A new study has found that that celiac disease and Crohn's disease, both inflammatory diseases of the gastrointestinal tract, share some common genetic links.
An international team of researchers conducted the study, which may help explain why people who have celiac disease appear to have a higher rate of Crohn’s disease than the general population. The data may also lead to new treatments that address the underlying inflammation involved in both conditions.
The causes of the diseases are only partly understood, although it is known that genetic and environmental factors are involved. At least one in every 100 individuals in the Western world develop celiac disease; Crohn's disease is much less common but can be accompanied by more severe symptoms as it can affect the whole gastrointestinal tract.
Celiac patients develop an inflammation of the small bowel in reaction to gluten, a protein that’s found in wheat and other grains like rye and barley. The primary cause of Crohn's disease is thought to be a dysregulated immune response to gut bacteria. In order to gain a better understanding of the cause of these diseases, and to provide patients better treatments, knowledge of the genetic background of the diseases is vital.
This study combined the results from genetic investigations into both diseases to show that part of the genetic background of Crohn's disease and celiac disease is shared, which confirms a common pathogenesis for these disorders.

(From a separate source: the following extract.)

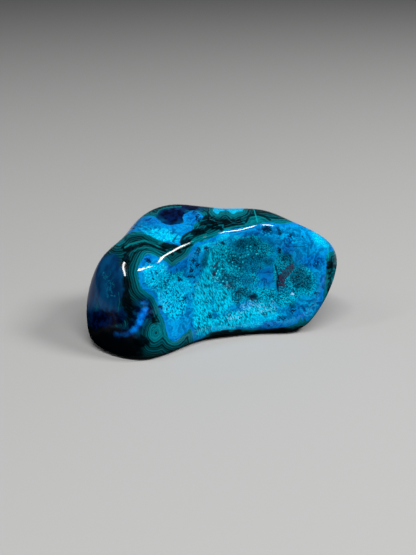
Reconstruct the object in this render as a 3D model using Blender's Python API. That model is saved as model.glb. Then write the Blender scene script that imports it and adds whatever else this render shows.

Although additional studies will be necessary to understand the mechanisms by which these variants influence both Crohn's disease and celiac disease, the researchers believe the current study provides proof that risk factors shared across related diseases can be identified by directly combining genetic data from clinically distinct diseases.
The analysis was published in the January 2011 Issue of PLoS Genetics, and identified two new shared risk loci and two shared risk loci that had previously been independently identified for each disease.